Pride and Prejudice and Zombies: Dawn of the Dreadfuls
Author: Steve Hockensmith

Whoever said that you can’t judge a book by its cover clearly hasn’t read Pride and Prejudice and Zombies: Dawn of the Dreadfuls. It’s all there in the title, and it even has a blood-spattered monster child on the front for the benefit of the less literate among us. The book’s blurb beats us to it by making the obligatory joke about Jane Austen rolling in her grave, but luckily that’s about as terrible as the jokes get.

Set four years prior to Pride and Prejudice and Zombies, we’re deprived of the characters that fleshed out the original novel and left with the Bennet family as they hesitantly set off on the path of monster-hunting, katana-wielding social ruin. The plot wastes no time, opening with a funeral where the reanimated flesh of a dead guy rises from his coffin to signal that all is not well in regency England. Forgoing the traditional ‘cup of tea’ approach to crisis management, Mr Bennet—previously a human metaphor for detached fathering—quite literally leaps into action, revealing himself to be a martial arts trained warrior, sworn to defending the living against the scourge of the undead.

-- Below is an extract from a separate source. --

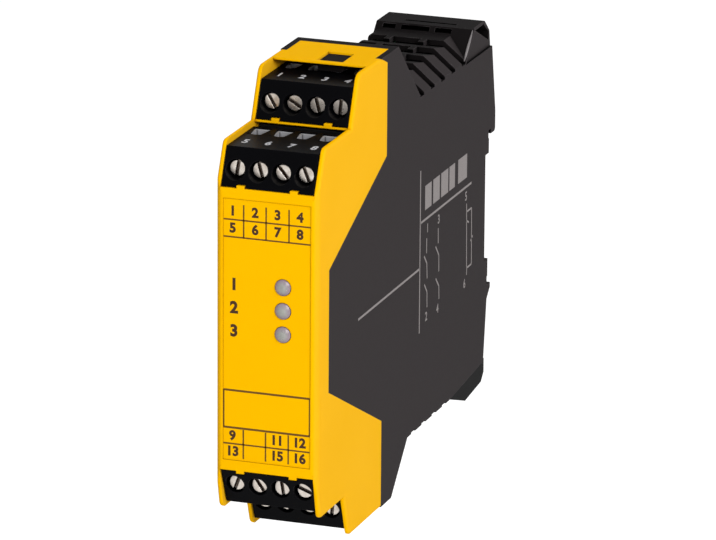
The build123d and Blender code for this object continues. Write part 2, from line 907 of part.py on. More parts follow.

According to his code of honour, the Bennet brood must also be trained in the deadly arts, prompting the arrival of Master Hawksworth, their (young, handsome) instructor who falls for Elizabeth’s skills with the sword. But he has competition. (Young, handsome) Dr Keckilpenny likes Lizzy “for her mind”, and attempts to woo her with his scientific prowess. The zombie apocalypse plot happens in between the awkward love triangle, so at least we know the author had his priorities straight. While clearly piggybacking off the success of its quirkier, more satirical sequel, one can’t help but accept the inevitable: zombies are here to stay, whether Jane Austen likes it or not.